Obviously, the majority opinion here, in explaining the rationale of the Ullman case, avoids this position and relates the Ullman decision to the effect of the subrogation clause in the workmen’s compensation statute. In so doing it opens the question raised by the waiver of that clause by the workmen’s compensation carrier, which clearly affects the present decision.
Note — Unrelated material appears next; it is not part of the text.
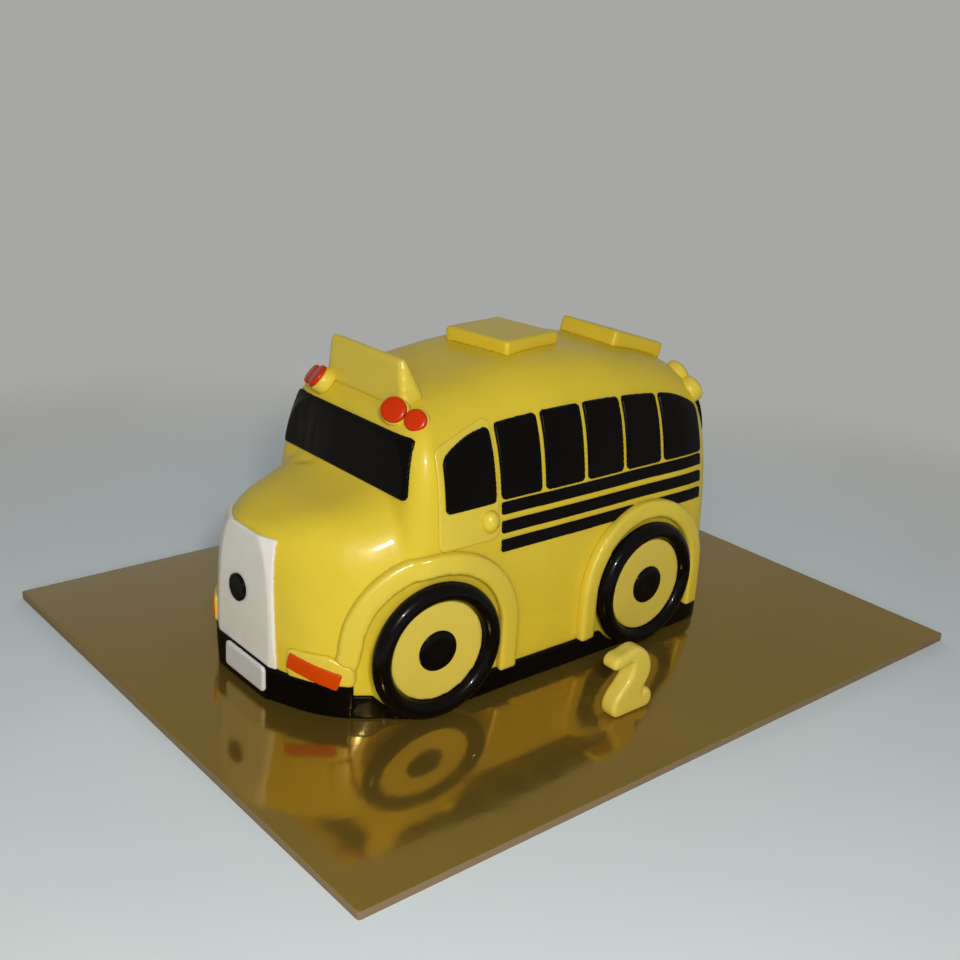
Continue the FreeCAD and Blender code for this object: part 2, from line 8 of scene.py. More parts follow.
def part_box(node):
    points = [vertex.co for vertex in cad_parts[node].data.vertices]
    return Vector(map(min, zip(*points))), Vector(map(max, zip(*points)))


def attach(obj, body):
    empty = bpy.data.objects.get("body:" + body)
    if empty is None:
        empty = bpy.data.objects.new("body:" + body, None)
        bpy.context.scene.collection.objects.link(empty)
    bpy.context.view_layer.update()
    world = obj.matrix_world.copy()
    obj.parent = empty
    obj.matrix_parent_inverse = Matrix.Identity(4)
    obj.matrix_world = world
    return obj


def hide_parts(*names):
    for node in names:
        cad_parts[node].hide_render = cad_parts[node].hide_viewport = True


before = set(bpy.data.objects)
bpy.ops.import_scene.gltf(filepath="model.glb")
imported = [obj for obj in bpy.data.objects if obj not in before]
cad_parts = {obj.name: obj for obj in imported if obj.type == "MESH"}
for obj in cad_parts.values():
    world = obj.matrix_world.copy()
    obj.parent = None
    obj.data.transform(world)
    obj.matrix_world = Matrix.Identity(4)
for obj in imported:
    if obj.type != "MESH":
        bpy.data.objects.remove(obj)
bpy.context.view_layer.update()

# The camera: it stands ahead of the bus and to its left, a little over the roof, and looks down.
camera_place = Vector((0.5218, 0.5704, 0.3835))
camera_heading = math.radians(-131.469)
camera_pitch = math.radians(19.991)
camera_roll = math.radians(3.877)
camera_lens_mm = 46.28
sensor_mm = 36.0
nearest_seen = 0.01

forward = Vector((math.cos(camera_heading) * math.cos(camera_pitch),
                  math.sin(camera_heading) * math.cos(camera_pitch), -math.sin(camera_pitch)))
camera_data = bpy.data.cameras.new("camera")
camera_data.lens = camera_lens_mm
camera_data.sensor_width = sensor_mm
camera_data.clip_start = nearest_seen
camera = bpy.data.objects.new("camera", camera_data)
camera.rotation_mode = "QUATERNION"
camera.location = camera_place
camera.rotation_quaternion = (Quaternion(forward, -camera_roll)
                              @ forward.to_track_quat("-Z", "Y"))
bpy.context.scene.collection.objects.link(camera)
bpy.context.scene.camera = camera

# The lamps: a broad soft one at the camera's side, a small one by the lens, a low one from behind,
# and a spark that lights nothing and shows only as sharp highlights on the steamed paste.
bus_middle = Vector((0.02, 0.0, 0.09))
warm_white = (1.0, 0.98, 0.95)
soft_place = Vector((0.97, 1.14, 0.57))
near_place = camera_place + Vector((-0.04, 0.05, 0.09))
fill_place = Vector((-0.80, -0.95, 0.28))
spark_place = camera_place + Vector((-0.05, 0.03, 0.07))


def lamp(name, place, width, watts, lights=True, mirrored=True):
    """A round lamp that faces the bus; it may be kept from lighting it or from being mirrored."""
    data = bpy.data.lights.new(name, "AREA")
    data.shape = "DISK"
    data.size = width
    data.energy = watts
    data.color = warm_white
    obj = bpy.data.objects.new(name, data)
    obj.rotation_mode = "QUATERNION"
    obj.location = place
    obj.rotation_quaternion = (bus_middle - place).to_track_quat("-Z", "Y")
    obj.visible_diffuse = lights
    obj.visible_glossy = mirrored
    bpy.context.scene.collection.objects.link(obj)


lamp("soft_lamp", soft_place, width=0.9, watts=9.2, mirrored=False)
lamp("near_lamp", near_place, width=0.06, watts=2.35, mirrored=False)
lamp("fill_lamp", fill_place, width=0.9, watts=4.5, mirrored=False)
lamp("spark_lamp", spark_place, width=0.03, watts=6.0, lights=False)

# The surroundings: a weak even light from all sides.  The camera, and whatever mirrors, sees a plain
# pale wall in its place.
ambient_white = (1.0, 1.0, 1.0)
ambient_strength = 0.19
wall_tone = (0.385, 0.39, 0.38)


def step(tree, kind, links, **settings):
    """Adds a node, sets what it is told and links or fills its inputs; gives its outputs."""
    node = tree.nodes.new(kind)
    for key, value in settings.items():
        setattr(node, key, value)
    for key, source in links.items():
        if isinstance(source, bpy.types.NodeSocket):
            tree.links.new(source, node.inputs[key])
        else:
            node.inputs[key].default_value = source
    return node.outputs


def maths(tree, operation, *values):
    """The result of one sum on sockets or plain numbers."""
    return step(tree, "ShaderNodeMath", dict(enumerate(values)), operation=operation)[0]


def looked_at(tree):
    """1 where the camera looks, straight or by way of a gloss, and 0 for what only lights."""
    path = step(tree, "ShaderNodeLightPath", {})
    return maths(tree, "MAXIMUM", path["Is Camera Ray"], path["Is Glossy Ray"])


def opaque(colour):
    """A colour as a socket takes it, with nothing showing through."""
    return (*colour, 1.0)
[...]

The question of double recovery raised in the Ullman opinion and referred to by the majority in the case before us, is not in issue here. It is logical to assume that the injured employee gave up something for the waiver of subrogation by the workmen’s compensation carrier and the injuries may well have been more than he received in benefits. But, if he did strike a bargain with the workmen’s compensation carrier, he did not get the benefit of it — only the insurance company benefited. As Justice Ward remarked in his dissenting opinion in the Ullman case,
“ ° ° ° What concerns me is the implicit construction by the majority that the legislature intended to permit an insurance carrier, by restricting its liability, as here, to financially advantage itself by the fortuitous circumstance that its insured when killed or injured was within the protection of the Workmen’s Compensation Act.” 48 Ill. 2d 1, 11.
This comment applies with peculiar force to the circumstances of the case before us. I would reverse the trial court’s order dismissing the complaint.